The saying goes that the real way to measure a leader’s true ability to lead is to see what happens when he is not around. Do the ones he is leading follow through on his teachings when he is not there to see? You can bet that Freeman will get that respect.
Accusations that Kelly preferred golfing to recruiting surfaced this week. There will be no confusion when it comes to Freeman. He is there for his players and will continue to be. He is a straight shooter and a genuine person. By choosing Freeman, Notre Dame chose a real leader.
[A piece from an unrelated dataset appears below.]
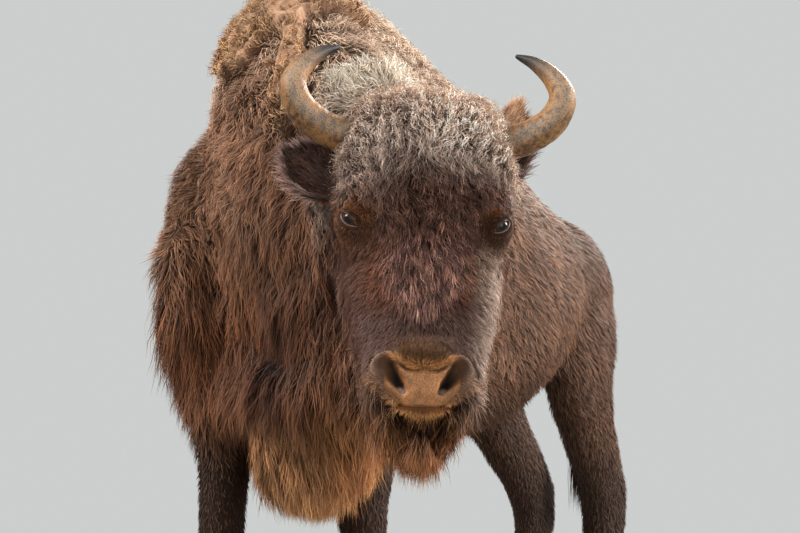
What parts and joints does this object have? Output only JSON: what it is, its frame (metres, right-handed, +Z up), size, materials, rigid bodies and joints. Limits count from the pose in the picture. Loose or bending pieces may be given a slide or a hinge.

“One of the best pieces of advice I’ve gotten is that you have to be yourself, Freeman continued. “I’ve gotten that same advice, over and over, from some of the best leaders I’ve ever talked to. Guys like Jim Tressel, Luke Fickell. Heck, Ryan Day said this two days ago — You have to be yourself. And that’s 100% true. If I tried to be Brian Kelly as a head coach, that wouldn’t make sense. Same thing if I tried to be Luke Fickell, or Jim Tressel, or anybody else I’ve coached with. If we’re going to have success here at Notre Dame during my tenure, I’m going to have to be me.”
So it’s off to the Fiesta Bowl for The Irish, and victory number one of The Freeman Era.